Hunter Bird Observers Club conservation officer Mick Roderick said the Hunter estuary and temperate woodlands were the "two most important biodiversity areas that intersect with people and development" in the region.
"The woodlands have many threatened species. They're remnants," Mr Roderick said.
He said concerns about the Hunter River estuary refer to loss of saltmarsh habitat and shorebird-roosting areas over time in areas that include Hexham Swamp, Tomago, Ash and Kooragang islands and near Stockton Bridge.
"We've reached a situation where we need to start completely avoiding development in those places," he said.
In Australia, the Senate is holding an inquiry into Australia's "fauna extinction crisis".
Hunter Bird Observers Club said surveys of migratory shorebirds in the Hunter estuary had shown a "disturbing trend".
Many of these species had been classified as in decline. Some are on the brink of extinction.
Birds like the eastern curlew and curlew sandpiper are critically endangered. The bar-tailed godwit is also in trouble.
Mr Roderick said woodlands in the controversial Hunter Economic Zone near Kurri Kurri were important for the critically endangered regent honeyeater and swift parrot.
He said planning decisions made as far back as the 1980s had not caught up "with the reality of the fauna extinction crisis".
"All the woodland out near Edgeworth and Fletcher, for example, is still being cleared. Newcastle is losing the last of its woodlands."
In a submission to the inquiry, Hunter Bird Observers Club called for a federal protection agency with "real teeth and sufficient funding" to enforce new environment laws.
In an interim report, the Senate committee agreed. It recommended that the federal government create an "independent environment protection agency".
It also recommended new environmental laws to replace the present legislation, which is 20 years old.

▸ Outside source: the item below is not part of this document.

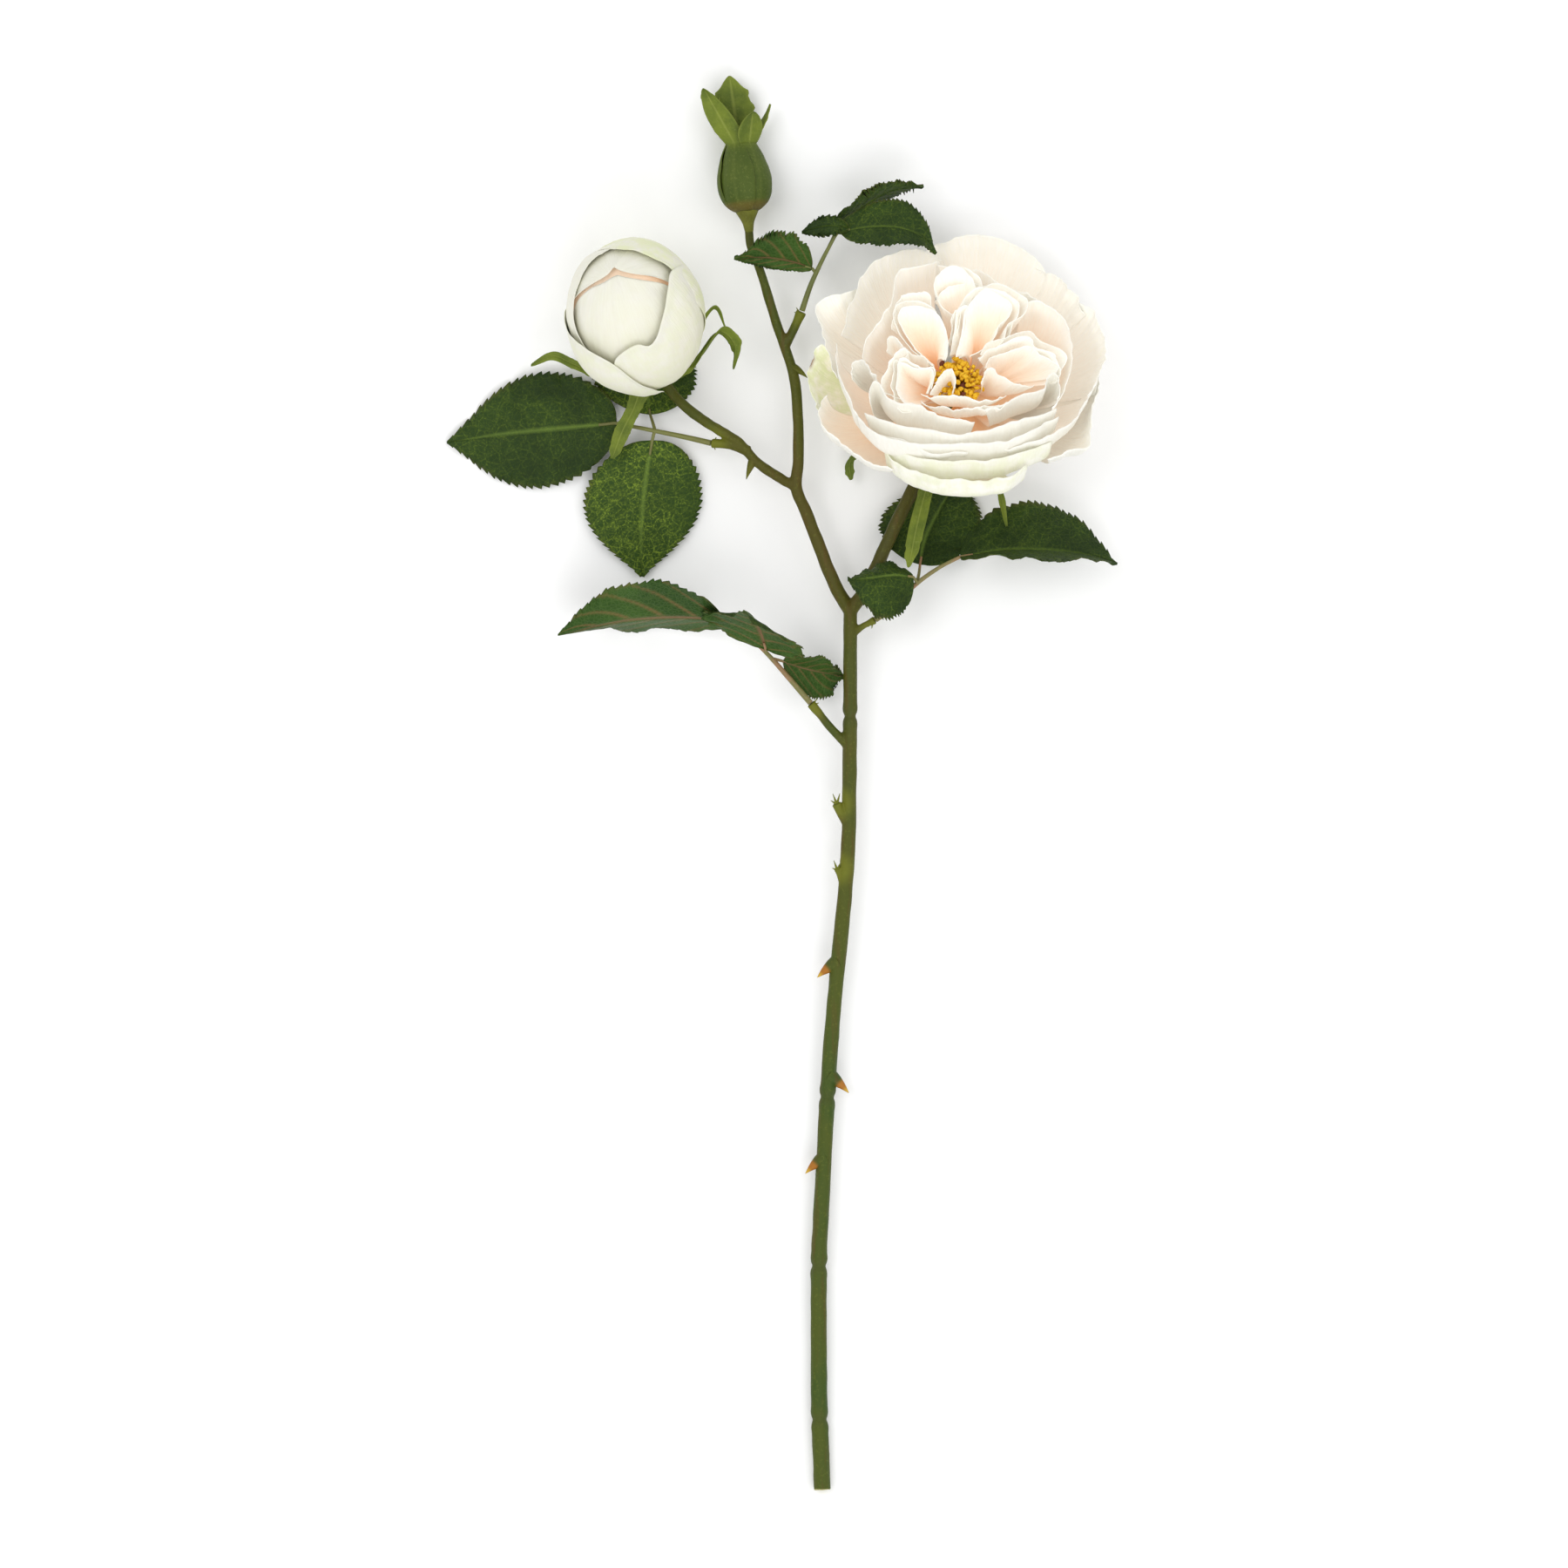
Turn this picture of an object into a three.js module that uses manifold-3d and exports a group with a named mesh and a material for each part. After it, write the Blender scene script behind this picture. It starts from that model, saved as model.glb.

The report said Australia had "one of the world's worst records for the extinction and lack of protection for threatened fauna".
It was ranked second in the world, behind Indonesia, for "ongoing biodiversity loss".
It cited submissions that indicated more than 10 per cent of Australia's land mammals had become extinct over the past 200 years. This represented half of global mammal extinctions during that period.
The crisis includes the "ongoing decline in the population and conservation status" of almost 500 threatened fauna species in Australia.